Born and raised in the province of Batangas, MOON BUENDÍA is a Filipino artist, whose creative work runs a stream of contemporary poetry and nature photography. As we take a closer look in his photographic works―including those early pieces dated 2014―Moon unravels his personal depiction of 'visual prose'. To him, this touches on the innate intention of the author to representation―whatever one decides to create or document, the end in mind is expression. 'Visual prose' is rather a paradox to the suppressed music and air of exclusivity resulting from his seemingly inward and unassuming approach.
Moon's high regard to creative expression tells us that art is fluid and breathing, taking one form to another. His work should not be looked at individually but rather, collectively as they make up an ode to the environment. Moon reminds that even the minute and mundane things, if we just open our senses, weave an invisible thread to the natural world.
Reposing in virgin forests taught Moon Buendía to get away from life and focus on living, saying every turnaway from the life we know leads to its rediscovery.
He has sad eyes that have seen sad things, mirrored by the collection of his photographs he took in his every solitary descent deep into the woods, where, smothered in peace, he found that man is essentially alone.
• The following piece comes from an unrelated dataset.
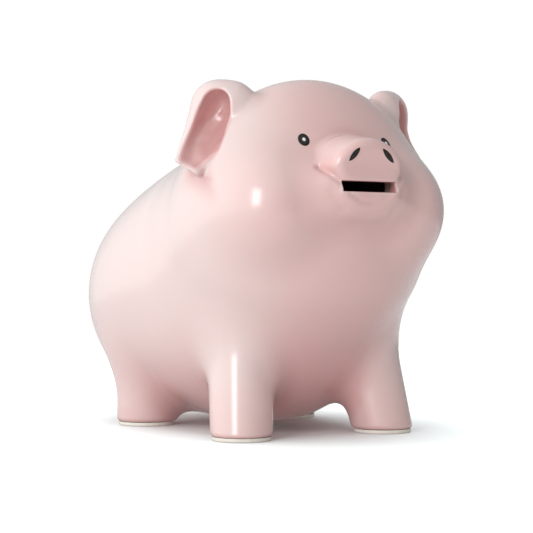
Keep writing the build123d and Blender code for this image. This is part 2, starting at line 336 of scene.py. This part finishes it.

The photographs are an ode to the otherwise mundane things, music we don’t have time to listen to, from simple to elaborate: the formation in the water, the bark of a tree, the canopy against the sky, the porosity of leaves, lilies drifting gingerly across the river.
It could be a low-hanging flower, creeping vines, a heroic shoot arduously squeezing out of a concrete wall.
Or it could be an overgrowth of moss, something that he says is an abstraction of life, of which photographs you can see every day and have different interpretations each time.
The moss, Moon said, tells us a lot about life's grotesque denouement, of nature chewing its own leg to survive: death, "but, in death, a new life emerges," he said. Because, indeed, it is an echt lonely planet, and if nature and Moon's photography could teach us a lesson, it is that we are merely passing by.